- Born: Elizabeth Hannah December 14, 1985 (age 40) New York City, U.S.
- Education: Pratt Institute; AFI Conservatory;
- Occupations: Screenwriter; producer;
- Spouse: Brian Millikin

= Liz Hannah =

American screenwriter and producer (born 1985)

Elizabeth Hannah (born December 14, 1985) is an American screenwriter and film producer. She is best known for her work on Steven Spielberg's 2017 journalism drama The Post for which she was nominated for a Golden Globe for Best Screenplay.

==Early life and education==
Hannah did her undergraduate studies at the Pratt Institute in New York. Following an internship on 2007's Reign Over Me, she was admitted to the AFI Conservatory, in the producing discipline.

== Career ==
After graduating from AFI, Hannah moved to Los Angeles. She got a job in development at Denver & Delilah, Charlize Theron’s production company. Several years into her role, Hannah realized she didn't want to be a producer and decided to write a film of her own about "a 70th-birthday party gone awry." She sent the script to her boss and in 2012, based on the encouraging feedback, quit her job to pursue writing full-time.

Over the next couple of years, she wrote a spec pilot that was sold but not made, and wrote for a web series called Guidance.

During this period, Hannah read Personal History, the 1997 autobiography of The Washington Post publisher Katharine Graham. Her then-boyfriend (now husband) challenged her to write Graham's story as a film.
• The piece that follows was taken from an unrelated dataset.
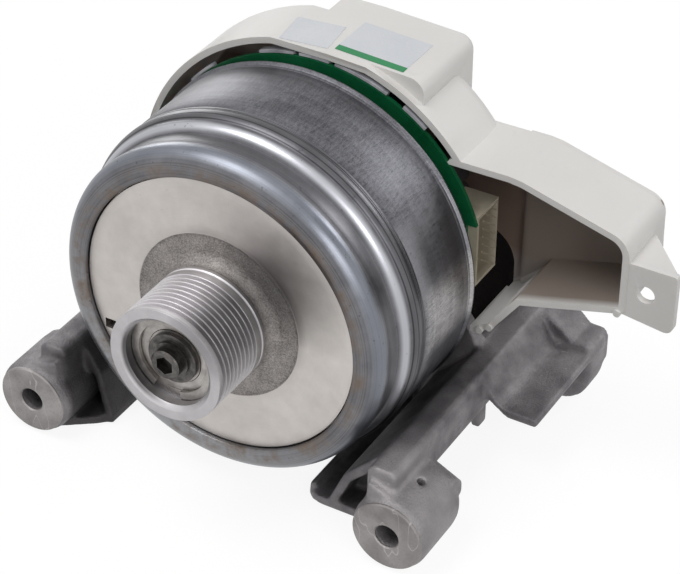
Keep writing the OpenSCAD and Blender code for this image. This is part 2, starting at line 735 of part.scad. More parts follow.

In October 2016, Hannah sent the finished script, titled The Post, out to agents, with the hope of finding representation. On October 28, she received a call from producer Amy Pascal, the former chair of Sony Pictures. The script appeared at number two on the 2016 Black List, an annual Hollywood survey of the "most liked" film screenplays not yet produced. Pascal won an auction for the script soon after, and quickly enlisted Steven Spielberg, Meryl Streep and Tom Hanks as director and stars, respectively.

Spielberg, who was in post-production on Ready Player One, decided to make the film immediately. Hannah was partnered with screenwriter Josh Singer, an Oscar winner for 2015 journalism drama Spotlight, and with the on-set writing experience Hannah lacked. Principal photography began on May 30, 2017.

The Post, Hannah's first feature film, was released on December 22, 2017. She was nominated for a Golden Globe for Best Screenplay for her work.

Hannah's next film, the political comedy Long Shot, starring Seth Rogen and Charlize Theron, premiered at South by Southwest on March 9, 2019, and was theatrically released in the United States on May 3, 2019 by Lionsgate.

In July 2018, it was announced Hannah would co-write All the Bright Places alongside author Jennifer Niven. Principal photography on the film started in October 2018 and it is scheduled to be released on February 28, 2020. The film will be distributed by Netflix.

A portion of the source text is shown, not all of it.